In solving this ethical dilemma, I believe that the Aristotle’s Golden Mean would be the most appropriate theory to use. This is because Aristotle advocates for striking a balance between two extremes. Indeed, we are confronted by two extremes that conflict each other. If we wear animal clothing, we are significantly contributing to environmental conservation on one hand, and encouraging the horrific treatment of animals on the other hand (Centobelli, 2022). Doing a little of each will involve finding a practical compromise between the two.
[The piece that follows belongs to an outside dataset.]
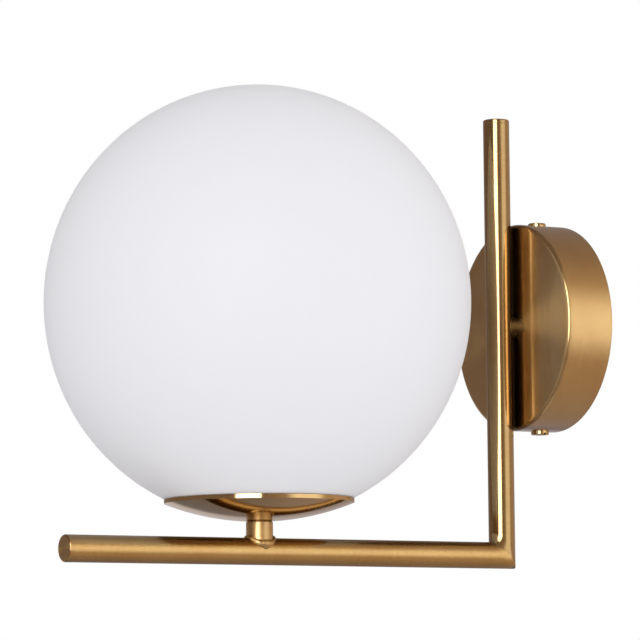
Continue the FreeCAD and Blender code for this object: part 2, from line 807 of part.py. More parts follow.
def spring_rivets():
    """Round-head rivets through the springs and the gallery."""
    shank_length = gallery_thickness + spring_thickness
    rivets = []
    for turn in spring_turns():
        foot = LAMP_FOOT + vec(rivet_radius_from_axis, 0, gallery_bottom)
        head = cheese_head(rivet_head_diameter, rivet_head_height, 0, foot + UP * shank_length, UP)
        tail = cheese_head(rivet_head_diameter, rivet_head_height, 0, foot, DOWN)
        rivet = rod(rivet_diameter / 2, foot, UP, shank_length).fuse([head, tail])
        rivet.rotate(LAMP_FOOT, UP, turn)
        rivets.append(rivet.removeSplitter())
    return rivets


# Lampholder

def holder_cap():
    """Lower half of the lampholder: a threaded neck and a flared cup for the wires."""
    foot = holder_bottom
    top = skirt_bottom
    neck = holder_neck_diameter / 2
    wall = holder_wall
    floor = foot + rod_depth_in_holder
    flare = foot + rod_depth_in_holder / 2
    outer_sweep = (holder_radius - holder_flare_inset, flare + holder_flare_rise)
    face = outline((rod_radius, foot), (neck, foot), (neck, flare),
                   (outer_sweep, (holder_radius, top)), (holder_radius - wall, top),
                   ((outer_sweep[0] - wall, outer_sweep[1] + wall), (neck - wall, floor)),
                   (rod_radius, floor))
    return turned(face, LAMP_FOOT)


def holder_skirt():
    """Upper half of the lampholder: a smooth skirt with a rolled-in mouth."""
    wall = holder_wall
    radius = holder_radius
    mouth = holder_mouth_diameter / 2
    flange_radius = radius - wall
    face = outline((flange_radius, skirt_bottom), (radius, skirt_bottom), (radius, skirt_top - wall),
                   (corner((radius - wall, skirt_top - wall), wall, 45), (radius - wall, skirt_top)),
                   (mouth, skirt_top), (mouth, skirt_top - wall), (radius - 2 * wall, skirt_top - wall),
                   (radius - 2 * wall, skirt_bottom + insulator_flange),
                   (flange_radius, skirt_bottom + insulator_flange))
    return turned(face, LAMP_FOOT)


def holder_insulator():
    """Porcelain block: a flange on the cap's rim, two wire holes and two terminal holes."""
    flange = rod(holder_radius - holder_wall, LAMP_FOOT + UP * skirt_bottom, UP, insulator_flange)
    body_radius = holder_radius - 2 * holder_wall - insulator_side_gap
    body = rod(body_radius, LAMP_FOOT + UP * skirt_bottom, UP, insulator_top - skirt_bottom)
    solid = flange.fuse(body).removeSplitter()
    hole = wire_diameter / 2 + wire_hole_clearance
    cuts = []
    for side in (-1, 1):
        at = LAMP_FOOT + vec(side * holder_wire_offset, 0, skirt_bottom)
        cuts.append(rod(hole, at, UP, terminal_hole_depth))
    return solid.cut(Part.makeCompound(cuts))


def holder_terminals():
    """Two screws under the porcelain block."""
    screws = []
    for side in (-1, 1):
        seat = LAMP_FOOT + vec(0, side * holder_terminal_offset, skirt_bottom)
        head = cheese_head(holder_terminal_diameter, holder_terminal_height, 0, seat, DOWN)
        top = seat + DOWN * holder_terminal_height
        screws.append(head.cut(screw_slot(top, DOWN, holder_terminal_diameter, slot_depth)))
    return screws


def thread_edges(crest, low, turns, inward):
    """Rounded thread waves up a cylinder, as outline steps from low to high or back."""
    root = crest - thread_depth
    waves = range(turns - 1, -1, -1) if inward else range(turns)
    steps = []
    for i in waves:
        foot = low + i * thread_pitch
        end = foot if inward else foot + thread_pitch
        steps.append(((crest, foot + thread_pitch / 2), (root, end)))
    return steps


def screw_shell():
    """Thin brass shell with a rolled thread that takes the lamp's cap."""
    inner_root = lamp_cap_diameter / 2 + lamp_cap_clearance
    crest = inner_root + thread_depth
    low = insulator_top
    turns = int((skirt_top - holder_wall - low) / thread_pitch)
    high = low + turns * thread_pitch
    root = crest - thread_depth
    face = outline((root, low), (root + screw_shell_wall, low),
                   *thread_edges(crest + screw_shell_wall, low, turns, False),
                   (root, high), *thread_edges(crest, low, turns, True))
    return turned(face, LAMP_FOOT)


def centre_contact():
    """Sprung contact under the lamp's tip."""
    radius = contact_diameter / 2
    foot = insulator_top
    top = lamp_bottom
    top_radius = contact_top_diameter / 2
    step = contact_height / 3
    middle = ((radius + top_radius) / 2 - step / 3, foot + 2 * step)
    face = outline((0, foot), (radius, foot), (radius, foot + step), (middle, (top_radius, top)), (0, top))
    return turned(face, LAMP_FOOT)


# Lamp

def lamp_tip():
    """Metal contact at the bottom of the lamp's cap."""
    edge = lamp_tip_height / 2
    radius = lamp_tip_diameter / 2
    face = outline((0, lamp_bottom), (radius - edge, lamp_bottom),
                   (corner((radius - edge, lamp_bottom + edge), edge, -45), (radius, lamp_bottom + edge)),
                   (radius, lamp_bottom + lamp_tip_height), (0, lamp_bottom + lamp_tip_height))
    return turned(face, LAMP_FOOT)


def lamp_insulator():
    """Dark ring between the tip and the threaded shell."""
    low = lamp_bottom + lamp_tip_height
    wide = lamp_cap_diameter / 2 - 2 * thread_depth
    face = outline((0, low), (lamp_tip_diameter / 2, low), (wide, lamp_cap_bottom), (0, lamp_cap_bottom))
    return turned(face, LAMP_FOOT)


def lamp_cap():
    """Threaded metal cap of the lamp."""
    crest = lamp_cap_diameter / 2
    root = crest - thread_depth
    face = outline((0, lamp_cap_bottom), (root, lamp_cap_bottom),
                   *thread_edges(crest, lamp_cap_bottom, thread_turns, False),
                   (root, lamp_cap_top), (0, lamp_cap_top))
    return turned(face, LAMP_FOOT)


def lamp_collar():
    """White housing that flares from the cap to the diffuser."""
    foot = lamp_cap_diameter / 2
    waist = lamp_waist_diameter / 2
    middle = ((foot + waist) / 2 - lamp_collar_hollow, (lamp_cap_top + lamp_collar_top) / 2)
    face = outline((0, lamp_cap_top), (foot, lamp_cap_top), (middle, (waist, lamp_collar_top)),
                   (0, lamp_collar_top))
    return turned(face, LAMP_FOOT)


def lamp_diffuser():
    """Frosted shell of the lamp, round at the top and drawn in at the collar."""
    radius = lamp_diameter / 2
    inner = radius - lamp_diffuser_wall
    centre = lamp_top - radius
    waist = lamp_waist_diameter / 2
    low = lamp_collar_top
    middle = (low + centre) / 2
    bulge = (radius - waist) / 4
    face = outline((waist, low), ((radius - bulge, middle), (radius, centre)),
                   (corner((0, centre), radius, 45), (0, centre + radius)), (0, centre + inner),
                   (corner((0, centre), inner, 45), (inner, centre)),
                   ((inner - bulge, middle), (waist - lamp_diffuser_wall, low)))
    return turned(face, LAMP_FOOT)


# Wires

def lamp_wire(side):
    """Wire from the terminal block through the canopy rod, post, arm and stem to the lampholder."""
    x = side * wire_spread
    pole = side * block_pole_pitch
    points = [
        vec(pole, block_pole_y, block_top_z - terminal_hole_depth),
        vec(pole, block_pole_y, block_top_z / 2),
        vec(x, block_pole_y + canopy_rod_end / 2, 0),
        vec(x, post_y, 0),
        vec(x, post_y, arm_z),
        vec(x, lamp_y, arm_z),
        vec(x, lamp_y, holder_bottom + rod_depth_in_holder),
        vec(side * holder_wire_offset, lamp_y, skirt_bottom - wire_bend_free / 2),
        vec(side * holder_wire_offset, lamp_y, skirt_bottom + terminal_hole_depth),
    ]
    bends = [wire_bend_free / 2, wire_bend_free / 2, wire_bend_at_canopy, wire_bend_at_elbow,
             wire_bend_at_stem, wire_bend_free, wire_bend_free / 2]
    return wire_run(wire_diameter / 2, points, bends)


def earth_lead():
    """Short lead from the block's middle pole to the earth tag on the canopy rod."""
    drop = block_top_z + wire_diameter
    points = [
        vec(0, block_pole_y, block_top_z - terminal_hole_depth),
        vec(0, block_pole_y, drop),
        vec(0, -tag_face, drop),
    ]
    return wire_run(wire_diameter / 2, points, [wire_bend_free / 2])


nodes = {
    "wall_bracket": wall_bracket,
    "canopy": canopy,
    "canopy_side_screws": side_screws,
    "canopy_rod": canopy_rod,
    "canopy_washer": lambda: rod_ring(canopy_washer_diameter, washer_face, canopy_washer_thickness),
    "lock_washer": lock_washer,
    "earth_tag": earth_tag,
    "canopy_nut": lambda: rod_nut(vec(0, -nut_face, 0), OUTWARD),
    "rod_bush": rod_bush,
    "terminal_block": terminal_block,
    "terminal_screws": terminal_screws,
    "block_screw": block_screw,
    "earth_screw": earth_screw,
    "earth_washer": earth_washer,
    "post_saddle": post_saddle,
    "post": post,
    "post_cap": post_cap,
    "arm": arm,
    "arm_cap": arm_cap,
    "stem": stem,
    "dish": dish,
    "stem_rod": stem_rod,
    "dish_nut": dish_nut,
    "gasket": gasket,
    "spring_gallery": spring_gallery,
    "glass_springs": glass_springs,
    "spring_rivets": spring_rivets,
    "holder_cap": holder_cap,
    "holder_skirt": holder_skirt,
    "holder_insulator": holder_insulator,
    "holder_terminals": holder_terminals,
    "screw_shell": screw_shell,
    "centre_contact": centre_contact,
    "live_wire": lambda: lamp_wire(-1),
    "neutral_wire": lambda: lamp_wire(1),
    "earth_lead": earth_lead,
    "globe": globe,
    "lamp_tip": lamp_tip,
    "lamp_insulator": lamp_insulator,
    "lamp_cap": lamp_cap,
    "lamp_collar": lamp_collar,
    "lamp_diffuser": lamp_diffuser,
}


def main():
    os.makedirs("parts", exist_ok=True)
    for name, make in nodes.items():
        shape = make()
        if isinstance(shape, list):
            shape = Part.makeCompound(shape)
        shape.exportStep("parts/" + name + ".step")
        print(name, len(shape.Solids), "solids, valid", shape.isValid(),
              "volume %.1f mm3" % shape.Volume)


main()
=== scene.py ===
import bmesh
import bpy
import math
from mathutils import Matrix, Vector


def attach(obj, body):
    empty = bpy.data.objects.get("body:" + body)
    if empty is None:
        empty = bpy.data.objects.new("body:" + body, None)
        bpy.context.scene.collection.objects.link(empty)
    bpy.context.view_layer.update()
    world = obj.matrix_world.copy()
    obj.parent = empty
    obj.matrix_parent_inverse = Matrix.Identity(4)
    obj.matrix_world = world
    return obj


# Looks for the globe wall sconce, in metres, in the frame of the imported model: the wall is y = 0,
# the lamp reaches out along -Y and +Z is up.

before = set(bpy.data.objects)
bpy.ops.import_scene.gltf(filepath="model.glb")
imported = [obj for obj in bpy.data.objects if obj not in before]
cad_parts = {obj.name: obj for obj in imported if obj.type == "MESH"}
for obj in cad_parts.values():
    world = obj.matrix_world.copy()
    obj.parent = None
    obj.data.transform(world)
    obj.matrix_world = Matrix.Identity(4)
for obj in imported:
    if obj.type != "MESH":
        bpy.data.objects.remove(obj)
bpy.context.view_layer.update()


# Places and sizes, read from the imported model

def box_of(node):
    """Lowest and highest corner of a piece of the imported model."""
    points = [vertex.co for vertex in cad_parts[node].data.vertices]
    low = Vector([min(point[i] for point in points) for i in range(3)])
    high = Vector([max(point[i] for point in points) for i in range(3)])
    return low, high


def centre_of(node):
    """Middle of a piece's box."""
    low, high = box_of(node)
    return (low + high) / 2


CANOPY_AXIS = (0.0, 0.0, 0.0)
CANOPY_RADIUS = box_of("canopy")[1].x
POST_Y = centre_of("post_cap").y
POST_AXIS = (0.0, POST_Y, 0.0)
ARM_Z = centre_of("arm_cap").z
ARM_AXIS = (0.0, 0.0, ARM_Z)
LAMP_Y = centre_of("dish").y
LAMP_AXIS = (0.0, LAMP_Y, 0.0)
RIM_SCREW_AXIS = (0.0, centre_of("canopy_side_screws").y, 0.0)
TUBE_RADIUS = box_of("arm_cap")[1].x
ELBOW = (0.0, POST_Y, ARM_Z)
MITRE_NORMAL = (0.0, math.sqrt(0.5), math.sqrt(0.5))


# Node helpers

class Graph:
    """Builds a shader tree. A value is a number, a tuple or the output of another node."""

    def __init__(self, tree):
        self.tree = tree
        tree.nodes.clear()

    def feed(self, socket, value):
        if isinstance(value, bpy.types.NodeSocket):
            self.tree.links.new(value, socket)
        else:
            socket.default_value = value

    def node(self, kind, inputs=(), **settings):
        made = self.tree.nodes.new(kind)
        for name, value in settings.items():
            setattr(made, name, value)
        for name, value in dict(inputs).items():
            self.feed(made.inputs[name], value)
        return made

    def math(self, operation, *values):
        made = self.node("ShaderNodeMath", operation=operation)
        for socket, value in zip(made.inputs, values):
            self.feed(socket, value)
        return made.outputs[0]

    def times(self, a, b):
        return self.math("MULTIPLY", a, b)

    def vector(self, operation, *values):
        made = self.node("ShaderNodeVectorMath", operation=operation)
        for socket, value in zip(made.inputs, values):
            self.feed(socket, value)
        return made.outputs["Value" if operation in ("DOT_PRODUCT", "LENGTH") else "Vector"]

    def pack(self, x, y, z):
        return self.node("ShaderNodeCombineXYZ", {"X": x, "Y": y, "Z": z}).outputs[0]

    def split(self, vector):
        return self.node("ShaderNodeSeparateXYZ", {"Vector": vector}).outputs

    def place(self):
        """Position on the piece in the frame's metres; it stays with the piece when it moves."""
        return self.node("ShaderNodeTexCoord").outputs["Object"]

    def normal(self):
        return self.node("ShaderNodeNewGeometry").outputs["Normal"]

    def noise(self, vector, scale, detail=2.0, roughness=0.5):
        return self.node("ShaderNodeTexNoise", {"Vector": vector, "Scale": scale, "Detail": detail,
                                                "Roughness": roughness}).outputs["Fac"]

    def remap(self, value, low, high, to_low, to_high, smooth=False):
        return self.node("ShaderNodeMapRange",
                         {"Value": value, "From Min": low, "From Max": high, "To Min": to_low,
                          "To Max": to_high},
                         interpolation_type="SMOOTHSTEP" if smooth else "LINEAR").outputs[0]

    def mix(self, factor, a, b):
        made = self.node("ShaderNodeMix", data_type="RGBA")
        for index, value in ((0, factor), (6, a), (7, b)):
            if isinstance(value, tuple) and len(value) == 3:
                value = (*value, 1.0)
            self.feed(made.inputs[index], value)
        return made.outputs[2]

    def bump(self, height, distance, **more):
        return self.node("ShaderNodeBump", {"Height": height, "Distance": distance,
                                            "Strength": 1.0, **more}).outputs[0]

    def principled(self, inputs):
        return self.node("ShaderNodeBsdfPrincipled", inputs).outputs[0]

    def mix_shader(self, factor, a, b):
        return self.node("ShaderNodeMixShader", {0: factor, 1: a, 2: b}).outputs[0]

    def finish(self, surface):
        self.node("ShaderNodeOutputMaterial", {"Surface": surface})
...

Hence, a middle ground will be achieved by insisting on only using animals’ products that can be extracted without meting brutality on the animal.
Since it is not possible to immediately determine the outcomes of both extremes, the utilitarianism theory cannot apply, owing to its consequentialism nature. There are no mechanisms available for determining which action will produce the greatest good for the majority. On its part, the natural law of ethics aspect cannot be applied here because of the opaqueness that exist in the definition of the basic principles of morality and legality. Indeed, Aristotle’s Golden Mean approach has the same moral inclination as had been identified above. This is because of its middle ground advocacy, which ensures that no party is grossly affected than the other.
References
Apostolescu, I. & Serban, C. (2020). Husserl, Kant and Transcendental Phenomenology. Berlin, Boston: De Gruyter. Web.
Beltramo, R., Romani, A., & Cantore, P. (2020). Fashion industry: An itinerary between feelings and technology. IntechOpen.
Centobelli, P., Abbate, S., Nadeem, S. P., & Garza-Reyes, J. A. (2022). Slowing the fast fashion industry: An all-round perspective. Current Opinion in Green and Sustainable Chemistry, 38. Web.
Fieser, J. (2017). The categorical imperative. The University of Tennessee at martin. Web.
Fletcher, K. (2018). The fashion land ethic: Localism, clothing activity, and Macclesfield. Fashion Practice, 10(2), 139–159. Web.
Moorhouse, D., & Moorhouse, D. (2018). Sustainability in the fashion industry. Clothing Cultures, 5(1), 3–5. Web.
Peng, H. (2019). Research on the development of fashion industry in the “internet+” ERA. Advances in Intelligent Information Hiding and Multimedia Signal Processing, 21–29. Web.
The Norwegian National Research Ethics Committees. (2019). Ethical Guidelines for the Use of Animals in Research. Web.